Мы идеально подходили друг для друга. Мы были близнецы и по возрасту, и по образованию, и по своим взглядам на жизнь. Мы понимали друг друга с полу слова. Мы были  – два сапога пара. Возможно, с той лишь только разницей, что Аркадий был политиком, наверное, с пелёнок, а я скорее – бойцом с того же возраста. Аркадий вступил в партию ещё в институте, в середине пятидесятых, Когда многим в стране уже стало ясно, что КПСС не несёт никаких светлых идеалов, а это просто партия власти и карьеристов. Но он держал нос по ветру и тотчас вернул партбилет в 90-х, когда партия потеряла власть. Он хотел делить с партией её дивиденды, но отнюдь не её проблемы.

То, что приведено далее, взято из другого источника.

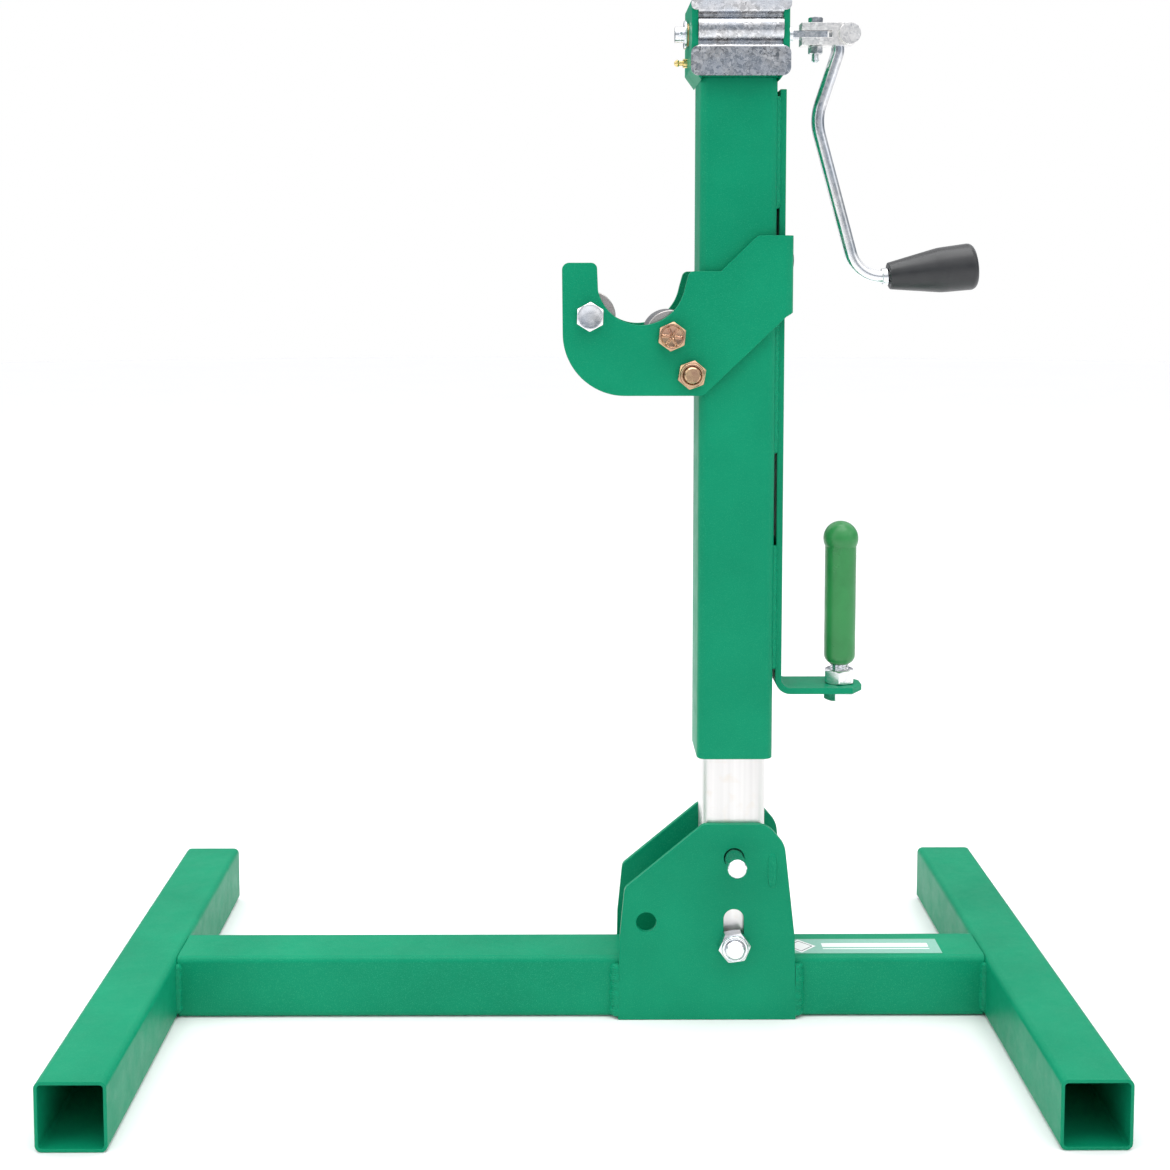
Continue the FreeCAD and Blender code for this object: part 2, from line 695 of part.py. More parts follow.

Мы сокращаем взрывной интервал и переходим на одноточечную методику со взрывами в центре приемной линии и устремляемся вперёд…Партия сразу ожила. Все почувствовали вкус работы, значимость своих трудов и заодно и свою значимость. Ведь в каждом из нас, и в ИТР и в рабочих, несмотря на присущий нам изначальный материализм и алчность, всё-таки в глубине, лежало затаённое желание чувствовать себя первооткрывателем Ямальских недр. Но устремляться нам особенно было некуда. Эти Обские протоки могли свести с ума самого флегматичного оператора. Их коварство не знало предела. Они либо запирали себя от нас своими мелями сразу на входе, либо впускали нас, а затем сажали на мели и пытались удержать на них навечно. Каждая посадка на мель нашей самоходной баржи, где стояла наша станция, был для меня страшный стресс. Все наши последующие многочисленные попытки сняться с этой мели превращались для меня в кошмарный сон наяву. При каждой такой попытке коса приемной лини, оказывалась в страшной близости от кормы самоходки и в любой момент могла быть затянута под неё и намотана на винт. А это означало бы полное прекращение наших работ на неопределённый срок. Длина этих проток не превышала 5-7 км., и мы не могли на них разогнаться и добиться более или менее нормального темпа работ. К тому же их ширина была явно недостаточна для маневрирования в них с нашими громоздкими гидромониторами
Конечно, ещё сказывалось и ограниченность наших тягловых сил. У нас был только один буксирный катер – 150-ти сильный катер типа “Ярославец”, который был задействован для перестановки наших гидромониторов с пикета на пикет. Больше буксирных катеров в партии не было, и когда на нем отправлялись в Салехард за продуктами, работы просто прекращались на 2 и более дней. К тому же, речные волки этого катера время от времени вносили серьезный переполох в нашу и без того хлопотливую жизнь своими нестандартными действиями – как то – наматывали трос на винт этого единственного нашего буксира или придумывали что-нибудь ещё. Ну и наконец, банный день или массовый алкогольный пикник до посинения и одурения, явно не прибавлял нам количество отстрелянных речных километров и не способствовал выполнению нашего проектного задания, которое, даже страшно подумать, было рассчитано из средней производительности многолетних, укомплектованных и оснащенных Березовских партий, и с бурением не в мерзлоте, как, в основном, приходилось нам, а в обычных породах.